George Dubya Bush has often been credited with having made political statements that have lacked either intellectual depth or logical sense or, as in most cases, both. Hence, it came as no surprise that when he, in the recent past, made a political statement, and this time concerning India, he was again criticized from all corners and this time, including India.
While Dubya was primarily defending his decision to use food grains like maize for the production of bio-fuels like ethanol, the additional point he was trying to put across was that rising per-capita income levels in emerging markets like India and China had given rise to additional demand to quality food grains from that segment of the population. And while he should be kicked in the rear for converting edible foodgrains in fuels, he is quite right when he says that India and China are contributing in a large way to the global food crisis.
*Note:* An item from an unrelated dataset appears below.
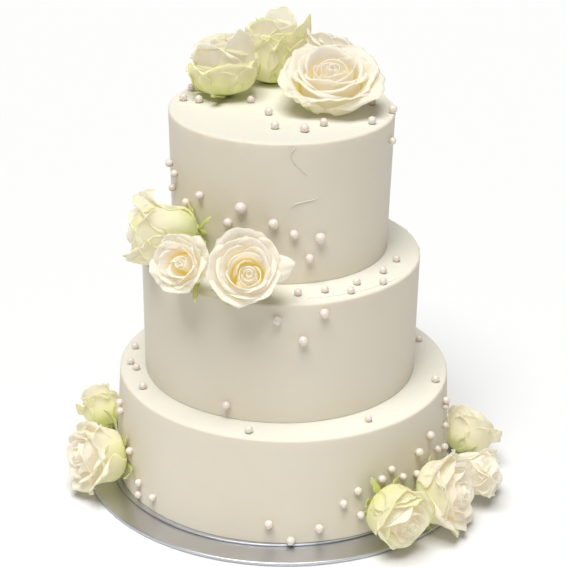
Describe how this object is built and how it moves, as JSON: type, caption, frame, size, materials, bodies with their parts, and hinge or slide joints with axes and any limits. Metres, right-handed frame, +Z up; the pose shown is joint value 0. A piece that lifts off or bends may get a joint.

Closer home, its not just rising demand from the burgeoning middle class that is sole contributor to rising food costs; studies have shown that per capita food production has fallen to the 1970s levels. That is, indeed, an alarming statistic and what is even more incredulous is the fact that the downtrend is not an overnight turn of events; the stagnation in the agricultural sector has been prevalent for the better part of the decade. That is a sorry tale to say of a country that still boasts to be agrarian and whose populace is largely deemed to be dependent on the farming sector. So what caused this dramatic turn around?
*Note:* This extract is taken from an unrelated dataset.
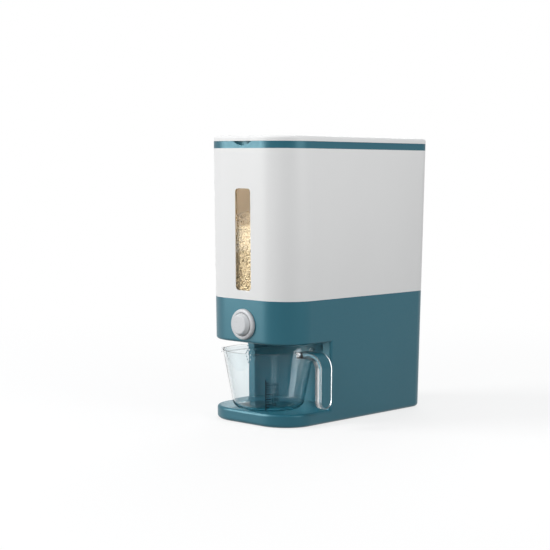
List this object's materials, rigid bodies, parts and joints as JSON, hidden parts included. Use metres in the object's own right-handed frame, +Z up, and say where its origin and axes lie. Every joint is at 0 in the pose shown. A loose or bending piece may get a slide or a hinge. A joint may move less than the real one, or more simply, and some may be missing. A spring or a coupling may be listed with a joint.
{
  "type": "rice dispenser",
  "caption": "Tall push-button rice dispenser: white tank with tinted window on a coloured housing, hinged lid, and a clear handled measuring cup in an open front niche.",
  "frame": {"origin": "On the resting plane, under the middle of the tank's plan outline; the rest_face mount lies 0.6 mm above it on the same axis.", "axes": "+X to the right seen from the front, towards the cup's handle; +Y to the back; +Z up."},
  "size_m": [0.1818, 0.3211, 0.381],
  "materials": {
    "teal_shell": "satin moulded plastic, teal blue",
    "dark_cover": "satin moulded plastic, darker teal",
    "white_shell": "satin moulded plastic, white",
    "inner_white": "plain moulded plastic, off-white",
    "button_white": "smooth moulded plastic, cool white",
    "clear_plastic": "polished clear plastic",
    "amber_window": "polished tinted clear plastic",
    "seal_rubber": "soft silicone rubber",
    "steel": "plain stainless steel"
  },
  "bodies": {
    "root": {"base_housing": "teal_shell", "bottom_cover": "dark_cover", "rubber_feet": "seal_rubber", "cover_screws": "steel", "tank_shell": "white_shell", "tank_screws": "steel", "hopper_funnel": "inner_white", "hopper_screws": "steel", "throat_seal": "seal_rubber", "window_pane": "amber_window", "window_seal": "seal_rubber", "top_collar": "teal_shell", "hinge_pins": "steel", "button_bezel": "button_white", "valve_housing": "inner_white", "housing_screws": "steel", "outlet_chute": "inner_white", "return_spring": "steel", "spring_guide": "steel"},
    "lid": {"lid_cover": "white_shell", "lid_inner": "inner_white", "lid_gasket": "seal_rubber"},
    "button": {"button_cap": "button_white", "push_rod": "inner_white", "rod_pin": "steel", "shutter_plate": "inner_white"},
    "cup": {"cup_body": "clear_plastic", "handle_insert": "teal_shell", "strainer_plate": "clear_plastic"}
  },
  "joints": [
    {"name": "lid_hinge", "type": "hinge", "parent": "root", "child": "lid", "pos_m": [0, 0.15686, 0.3737], "axis": [-1, 0, 0], "range_deg": [0, 100]},
    {"name": "button_press", "type": "slide", "parent": "root", "child": "button", "axis": [0, 1, 0], "range_m": [0, 0.01], "stiffness_N_per_m": 400, "springref_m": -0.01, "deforming": ["return_spring"]},
    {"name": "cup_slide", "type": "slide", "parent": "root", "child": "cup", "axis": [0, -1, 0], "range_m": [0, 0.17]}
  ]
}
Since the very nature of the issue forms a vicious circle, it is impossible to point out just a couple of factors. The primary reason for the fall is the lack of irrigation water supplies at grassroots level available to farmers and the ill use to technology to aid in crop yields. As a result, farmers have to depend on erratic monsoons and age old techniques to boost crop yields. Bonanza schemes like loan waivers end up being zilch down the road since the basic problem still exists; the only effect of such schemes is to worsen the fiscal deficit.
Down the road, further problems arise due to the sales from the yields. The Govt. of India is the largest buyer of the food grains from these farmers and the price is, of course, dictated by the Govt. Termed MSP [Minimum Support Price], these prices are usually lower than global market prices [though, they are revised every year]. The differential between MSP and the global prices deny the farmers the true market worth for their grains. Their problems are also compounded by the restriction on exports of essential food grains like rice and pulses. In such a situation, most farmers reserve vast tracts of their land for the production of cash crops like rubber, sugar cane etc., the prices of which are entirely market driven and have no export restrictions.
It only needs to put two and two together to understand this does not foster a positive enviroment for a farmer; however, incredibly the problems do not end there. The food grains procured by the Govt. is distributed by an archaic channel called PDS [Public Distribution System]. While PDS incredibly suffers from manpower concerns [due to migration of unskilled labourers to cities aided by opportunities in real estate sector] for acts as simple as loading and unloading of foodgrains, the actual problems start once these foodgrains are collected into the distribution warehouses. After the foodgrains pass through various levels of rampant corruption, the supplies lying around in the warehouses are subjected to waste by the single largest consumer of foodgrains: rodents!
With limited supply from farmers and a pathetic system to distribute whatever little does get filtered through, its no wonder that inflation is climbing to double digits. Artificial counter measures like tightening exports and banning futures trading on commodities serve no purpose than to artificially set prices to hold down inflation. These, in turn, causes an imbalance in the global markets since supply from India is minimal; most countries have used this approach to contain inflation as a result of which globally prices have increased.
Hence, you would now assume that the fault does not lie at the doorstep of the United States. Of course it does. The most important factor in all this is the suddenness in the rise of prices globally; that cannot be the fault of India’s archaic PDS. That is due to the weakness of the dollar against all other currencies.
The dollar is weak because the US Federal Reserve has been relaxing interest rates over the last few months; this makes investing in other countries with higher interest rates more attractive. Which in turn infuses a larger supply of the greenbacks versus the local currency, hence devaluing the dollar.
And why is the Federal Reserve reducing interest rates? Try searching for sub prime.